## SBRT 2024 - **An Introduction to Generative Artificial Intelligence with Applications in Telecommunications**

In [20]:
!pip install transformers



In [21]:
!pip install datasets



## SBrT'24 - Pipeline: Text generation

In [22]:
from transformers import pipeline

generator = pipeline("text-generation", model="distilgpt2")

res = generator("I am a good person and I will",
                max_length=300, num_return_sequences=1)

print(res)

Setting `pad_token_id` to `eos_token_id`:50256 for open-end generation.


[{'generated_text': 'I am a good person and I will be pleased as the opportunity comes," she says.'}]


## SBrT'24 - Pipeline: zero-shot classification

In [23]:
from transformers import pipeline

classifier = pipeline("zero-shot-classification")

res = classifier("This is my candidate: I support her because she is left-wing!", 
	candidate_labels=["education", "politics", "economy"])

print(res)

No model was supplied, defaulted to facebook/bart-large-mnli and revision c626438 (https://huggingface.co/facebook/bart-large-mnli).
Using a pipeline without specifying a model name and revision in production is not recommended.


{'sequence': 'This is my candidate: I support her because she is left-wing!', 'labels': ['politics', 'economy', 'education'], 'scores': [0.9677773118019104, 0.021402737125754356, 0.010819985531270504]}


## SBrT'24 - Pipeline: Sentiment analysis

In [24]:
from transformers import pipeline
from transformers import AutoTokenizer, AutoModelForSequenceClassification

# High-level description
classifier = pipeline("sentiment-analysis")

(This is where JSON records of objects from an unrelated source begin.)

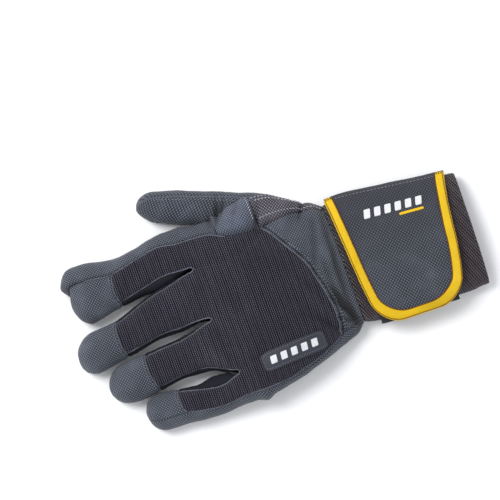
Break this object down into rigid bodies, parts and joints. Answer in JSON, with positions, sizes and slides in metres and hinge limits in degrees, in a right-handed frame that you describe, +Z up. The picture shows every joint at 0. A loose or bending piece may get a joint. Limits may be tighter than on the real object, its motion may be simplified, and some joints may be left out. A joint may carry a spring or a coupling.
{
  "type": "anti vibration glove",
  "caption": "Padded left-hand work glove with knit back, embossed leather palm and fingertips, long elastic cuff and a bound wrap-round closing flap, lying palm down.",
  "frame": {"origin": "centre of the glove's bounding box, on the floor that it lies on", "axes": "+Y towards the fingertips, +X towards the thumb, +Z up from the floor through the back of the hand"},
  "size_m": [0.1588, 0.2804, 0.0329],
  "materials": {
    "knit": "fine ribbed stretch knit, matte",
    "leather": "embossed synthetic leather, satin",
    "side_cloth": "smooth dark cloth",
    "elastic": "ribbed elastic, matte",
    "flap_leather": "fine textured synthetic leather",
    "binding": "yellow woven edge binding",
    "hook": "black hook tape"
  },
  "bodies": {
    "root": {"back_panel": "knit", "palm_panel": "leather", "wrist_band": "leather", "wrist_gusset": "elastic", "thumb_gusset": "leather", "cap_index": "leather", "cap_middle": "leather", "cap_ring": "leather", "cap_little": "leather", "fourchette_index_middle": "side_cloth", "fourchette_middle_ring": "side_cloth", "fourchette_ring_little": "side_cloth", "thumb_back": "leather", "thumb_front": "leather", "cuff": "elastic", "flap": "flap_leather", "flap_binding": "binding", "hook_tape": "hook", "label_patch": "side_cloth"}
  },
  "joints": []
}
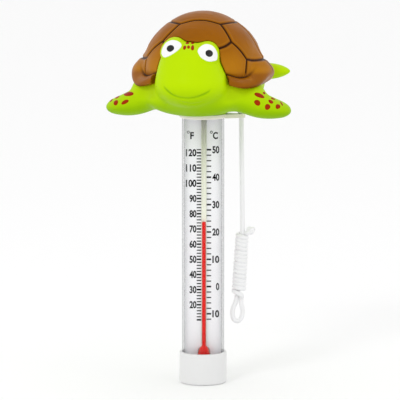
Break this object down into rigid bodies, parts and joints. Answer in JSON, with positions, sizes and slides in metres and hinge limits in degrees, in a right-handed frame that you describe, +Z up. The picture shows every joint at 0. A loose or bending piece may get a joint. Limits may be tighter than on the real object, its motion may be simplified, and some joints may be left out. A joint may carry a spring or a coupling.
{
  "type": "floating pool thermometer",
  "caption": "Floating pool thermometer: turtle float on a clear tube with a dual scale card, red spirit column, end cap and a wrapped tether on an ear.",
  "frame": {"origin": "middle of the end cap's flat foot, on the tube's axis", "axes": "+Z up along the tube; the scale faces -Y; the tether ear is on +X"},
  "size_m": [0.1091, 0.1098, 0.2206],
  "materials": {
    "green_vinyl": "satin",
    "shell_brown": "satin",
    "eye_white": "gloss",
    "pupil_black": "gloss",
    "white_plastic": "satin",
    "clear_plastic": "clear",
    "stem_glass": "clear",
    "red_spirit": "gloss",
    "scale_print": "matte",
    "grey_rubber": "matte",
    "pale_rubber": "matte",
    "steel": "satin",
    "white_braid": "matte"
  },
  "bodies": {
    "float": {"turtle_body": "green_vinyl", "carapace": "shell_brown", "eye_right": "eye_white", "eye_left": "eye_white", "pupil_right": "pupil_black", "pupil_left": "pupil_black", "collar": "white_plastic", "collar_seal": "pale_rubber", "outer_tube": "clear_plastic", "scale_card": "scale_print", "glass_stem": "stem_glass", "bulb_spirit": "red_spirit", "top_plug": "grey_rubber", "bottom_plug": "grey_rubber", "ballast_slug": "steel", "cap_seal": "pale_rubber", "bottom_cap": "white_plastic", "tether_knot": "white_braid"},
    "spirit": {"spirit_column": "red_spirit"},
    "drop": {"tether_cord": "white_braid"},
    "hank": {"tether_hank": "white_braid", "tether_end_knot": "white_braid"}
  },
  "joints": [
    {"name": "spirit_rise", "type": "slide", "parent": "float", "child": "spirit", "axis": [0, 0, 1], "range_m": [-0.058, 0.042], "deforming": ["spirit_column"]},
    {"name": "tether_swing", "type": "hinge", "parent": "float", "child": "drop", "pos_m": [0.0225, 0, 0.15635], "axis": [0, -1, 0], "range_deg": [-1.2, 80]},
    {"name": "hank_sway", "type": "hinge", "parent": "drop", "child": "hank", "pos_m": [0.0233, 0, 0.0916], "axis": [1, 0, 0], "range_deg": [-60, 60]}
  ]
}
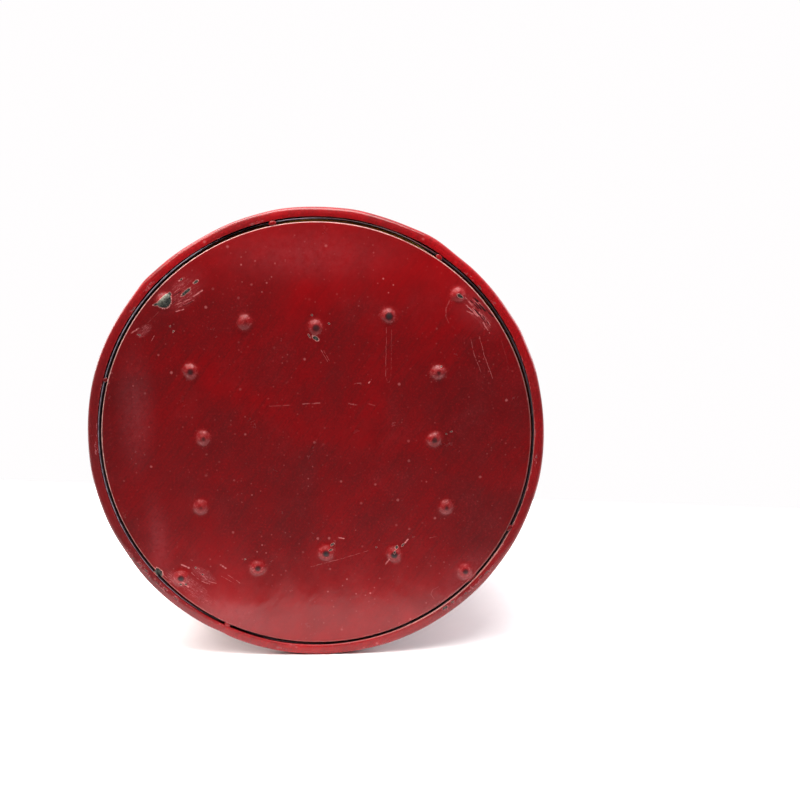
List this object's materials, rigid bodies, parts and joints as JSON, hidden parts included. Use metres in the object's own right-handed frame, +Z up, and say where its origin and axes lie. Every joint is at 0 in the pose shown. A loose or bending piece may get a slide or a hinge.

res = classifier("I am a good person!")

print(res)

No model was supplied, defaulted to distilbert-base-uncased-finetuned-sst-2-english and revision af0f99b (https://huggingface.co/distilbert-base-uncased-finetuned-sst-2-english).
Using a pipeline without specifying a model name and revision in production is not recommended.


[{'label': 'POSITIVE', 'score': 0.999876856803894}]


In [25]:
from transformers import pipeline
from transformers import AutoTokenizer, AutoModelForSequenceClassification

# Detailed description
model_name = "distilbert-base-uncased-finetuned-sst-2-english"
model = AutoModelForSequenceClassification.from_pretrained(model_name)
tokenizer = AutoTokenizer.from_pretrained(model_name)

classifier = pipeline("sentiment-analysis", model=model, tokenizer=tokenizer)

res = classifier("I am a good person!")

print(res)

sequence = "I am a good person!"
res = tokenizer(sequence)
print(res)

tokens = tokenizer.tokenize(sequence)
print(tokens)

ids = tokenizer.convert_tokens_to_ids(tokens)
print(ids)

decoded_string = tokenizer.decode(ids)
print(decoded_string)


[{'label': 'POSITIVE', 'score': 0.999876856803894}]
{'input_ids': [101, 1045, 2572, 1037, 2204, 2711, 999, 102], 'attention_mask': [1, 1, 1, 1, 1, 1, 1, 1]}
['i', 'am', 'a', 'good', 'person', '!']
[1045, 2572, 1037, 2204, 2711, 999]
i am a good person!


## SBrT'24 - Pipeline: Summarization

About the "do_sample" parameter:

do_sample=True: The model uses sampling to pick the next token in the sequence based on the probability distribution of all possible tokens. This introduces randomness, which can lead to more diverse and creative outputs.

do_sample=False (default): The model uses greedy decoding or beam search. In greedy decoding, the model selects the token with the highest probability at each step, resulting in more deterministic outputs but potentially less variety.

In [26]:
from transformers import pipeline

summarizer = pipeline("summarization", model="sshleifer/distilbart-cnn-12-6")

text = """Remo visited Paysandu this Saturday and won the Para classic game 3-2, in
an electrifying duel for the 9th round of the Brazilian Championship Series C.
In a lively second half, Leao opened the score 2-0 with Helio and Marlon, but
saw Papao react and tie in the final minutes, with Wesley Matos and Nicolas.
At 43, Wallace scored the third and sealed the victory. Remo won the classic game
against Paysandu in Series C. With the result, Remo took the provisional lead
of group A with 16 points, against 15 for Santa Cruz, who still plays in the
round and can retake the lead. Paysandu, on the other hand, remained at 11 points,
in 5th place, outside the zone of qualifying for the quarterfinals.
"""

summary = summarizer(text, max_length=80, min_length=5)

print(summary)

[{'summary_text': ' Remo beat Paysandu 3-2 in the 9th round of the Brazilian Championship Series C . Remo took the provisional lead of group A with 16 points, against 15 for Santa Cruz .'}]